Though I do find the radio adverts amusing. The voice (in the ad) wilfully portrays the person not knowing their electricity costs as a complete imbecile / simpleton (through the tone of voice). Which is an interesting way to talk to your target audience…..
Just bill customers per hour with different tariffs per hour, just like a telephone call. Economy 7 for the 21st century. If you want to chose to opt in, then naturally you will need a meter that reads at different rates. But none of yer “smart” meter nonsense.
Theoretically my leccy meter ( installed circa 2002 ) already does this, it has a couple of buttons to show the different tarrifs. But it doesn’t.
And it doesn’t have to, ‘cos M. Macron already knows how much I use !
It doesn’t need smart meters, anyway. You just build appliances that turn off when the mains frequency drops significantly below 50 Hz, which is what happens when the grid is overloaded.
“Having your TV turned off remotely when they felt you were
using to much power!watching the wrong program. Have they any idea how furious that would make people? Privacy concerns would be the last of it.”

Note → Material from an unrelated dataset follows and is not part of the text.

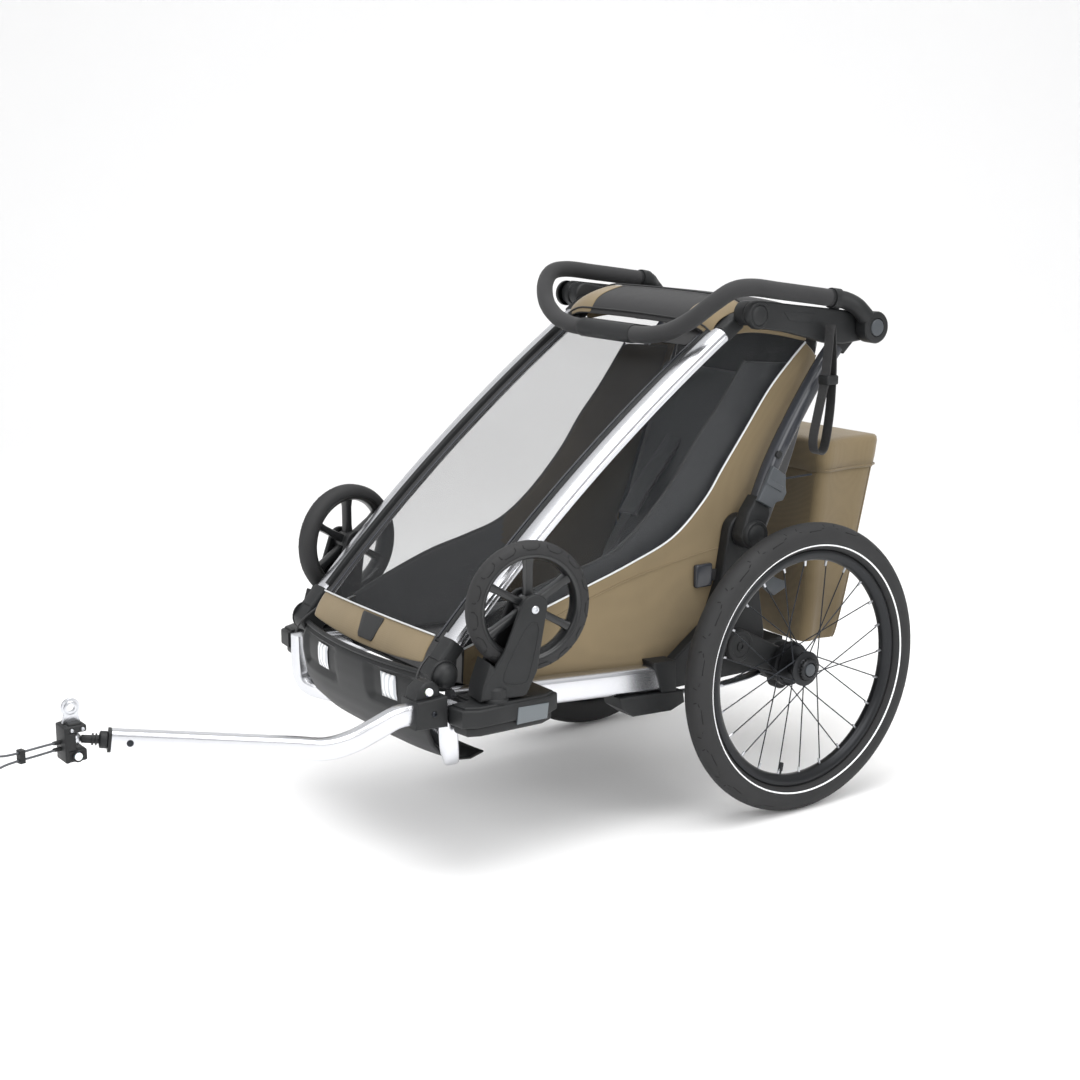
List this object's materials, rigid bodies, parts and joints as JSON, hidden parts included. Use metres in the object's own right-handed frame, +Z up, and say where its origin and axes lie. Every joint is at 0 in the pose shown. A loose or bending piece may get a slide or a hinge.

In my experience many people are unaware a microwave uses more power than a bank of hi fi equipment. Perhaps a public information film from Mr Cholmondley Warner? I always enjoyed those.
Good point, PF.
Regulated, monopolistic electric utilities in the U.S. have guaranteed rates of return. If the comsumers use less electricity, your rates will go up so that they still make their guaranteed return.
I actually hope we go into a fucking crippling Ice Age. Mile-high glaciers marching down on Trondheim, that sort of thing. ‘Cos then we’d get to kill all the Greens.